Sometime into the meal the vice-principal disappeared from our table, but as I was seated with the Principal I had no opportunity to go and find him, that is until I excused myself to the bathroom. ‘Andy! COME HERE!’ – the now familiar cry greets me from another room. The cry is loud and one that you wouldn’t dare refuse, but it is neither command nor request, it is somewhere in between. Drinking with the Vice-Principal commences, one shot, two shot, three shot, more. ‘Best teacher?’ he asks me, pointing to himself and referring to our golfing lessons. ‘Yes, really excellent teacher.’ I nod and smile. And then he disappears again. Later, Mr Kim helps explain the situation, it seems the Vice-Principal thinks of me somewhat as his son, who apparently, I either resemble or remind him of. It’s sweet, but is a new kind of feeling for me. Mr Lee offers his own interpretation on the situation. 'Today is teacher's day, but it seems that today, it is really your day.' Try as I might I cannot deny that the feeling is right, my day? No. But I certainly know where he is coming from. We all share in a wedding ceremony, yet we know who's day it is.
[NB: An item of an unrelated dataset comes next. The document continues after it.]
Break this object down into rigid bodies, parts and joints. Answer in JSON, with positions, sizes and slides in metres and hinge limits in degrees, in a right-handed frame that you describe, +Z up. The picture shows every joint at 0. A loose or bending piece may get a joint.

And today, well yeah - Mr Lee had the feeling right.

Heading back to the Principal’s table I meet the Vice-Principal again and he calls me into the bathroom with him. He embraces me in a hug and more details emerge. ‘학생…’ (students…)students you 사랑해요(the students love you) ‘So, I 사랑해요.’ (and so, I love you too). I can tell that he means it, and just to make sure, he reminds me one more time that I am a ‘excellent teacher.’ I guess the cheers at the ceremony must have gotten to him, but then again, it got to me to. Well, actually, the whole day got to me a little bit – am I teacher? In truth, I don’t feel like a teacher, I just feel like some kid who shows up everyday, masquerading as something he’s not, hoping nobody catches him. It’s like I have the model of what I should, I know what I’m trying to be, but the manual they gave me was written in Greek. And then sometimes, just sometimes, something happens and I feel a connection with someone, with a student, and I wonder, just maybe, just maybe I am becoming… or maybe I have become? One day, I hope this will be true.